# TASK REQUIREMENTS
Output each line of the material exactly as it stands.

——————————

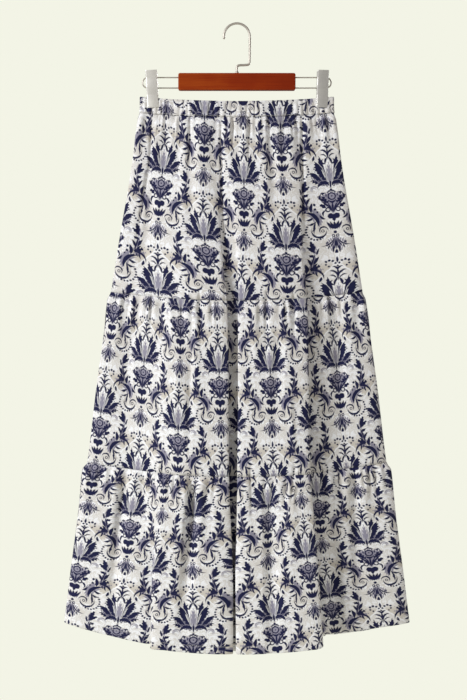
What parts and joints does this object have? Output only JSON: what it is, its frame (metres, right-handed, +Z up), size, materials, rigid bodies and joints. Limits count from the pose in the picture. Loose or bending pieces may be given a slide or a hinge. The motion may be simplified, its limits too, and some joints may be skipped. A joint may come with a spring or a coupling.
{
  "type": "maxi skirt on clip hanger",
  "caption": "Long three-tiered gathered skirt with an elastic waist, hung by two metal clips on a wooden bar hanger with a wire hook.",
  "frame": {"origin": "underside of the top of the hook, where it hangs on a rod or a wall hook", "axes": "+Z up, the front of the skirt faces -Y, +X to the right as seen from the front"},
  "size_m": [0.5652, 0.1176, 1.0188],
  "materials": {
    "printed_cloth": "matte woven, navy damask print on warm white",
    "stained_wood": "satin reddish stain",
    "satin_nickel": "satin nickel",
    "clip_steel": "brushed"
  },
  "bodies": {
    "root": {"waistband_front": "printed_cloth", "waistband_back": "printed_cloth", "tier1_front": "printed_cloth", "tier1_back": "printed_cloth", "tier2_front": "printed_cloth", "tier2_back": "printed_cloth", "tier3_front": "printed_cloth", "tier3_back": "printed_cloth", "hanger_bar": "stained_wood", "hook": "satin_nickel", "rail_left": "satin_nickel", "rail_right": "satin_nickel", "clip_left_front": "clip_steel", "clip_left_back": "clip_steel", "clip_left_spring": "clip_steel", "clip_right_front": "clip_steel", "clip_right_back": "clip_steel", "clip_right_spring": "clip_steel"}
  },
  "joints": []
}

——————————

# FINAL RESULT
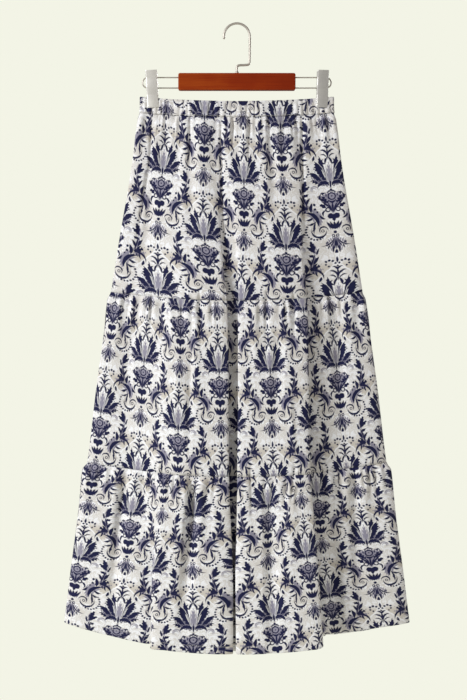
What parts and joints does this object have? Output only JSON: what it is, its frame (metres, right-handed, +Z up), size, materials, rigid bodies and joints. Limits count from the pose in the picture. Loose or bending pieces may be given a slide or a hinge. The motion may be simplified, its limits too, and some joints may be skipped. A joint may come with a spring or a coupling.
{
  "type": "maxi skirt on clip hanger",
  "caption": "Long three-tiered gathered skirt with an elastic waist, hung by two metal clips on a wooden bar hanger with a wire hook.",
  "frame": {"origin": "underside of the top of the hook, where it hangs on a rod or a wall hook", "axes": "+Z up, the front of the skirt faces -Y, +X to the right as seen from the front"},
  "size_m": [0.5652, 0.1176, 1.0188],
  "materials": {
    "printed_cloth": "matte woven, navy damask print on warm white",
    "stained_wood": "satin reddish stain",
    "satin_nickel": "satin nickel",
    "clip_steel": "brushed"
  },
  "bodies": {
    "root": {"waistband_front": "printed_cloth", "waistband_back": "printed_cloth", "tier1_front": "printed_cloth", "tier1_back": "printed_cloth", "tier2_front": "printed_cloth", "tier2_back": "printed_cloth", "tier3_front": "printed_cloth", "tier3_back": "printed_cloth", "hanger_bar": "stained_wood", "hook": "satin_nickel", "rail_left": "satin_nickel", "rail_right": "satin_nickel", "clip_left_front": "clip_steel", "clip_left_back": "clip_steel", "clip_left_spring": "clip_steel", "clip_right_front": "clip_steel", "clip_right_back": "clip_steel", "clip_right_spring": "clip_steel"}
  },
  "joints": []
}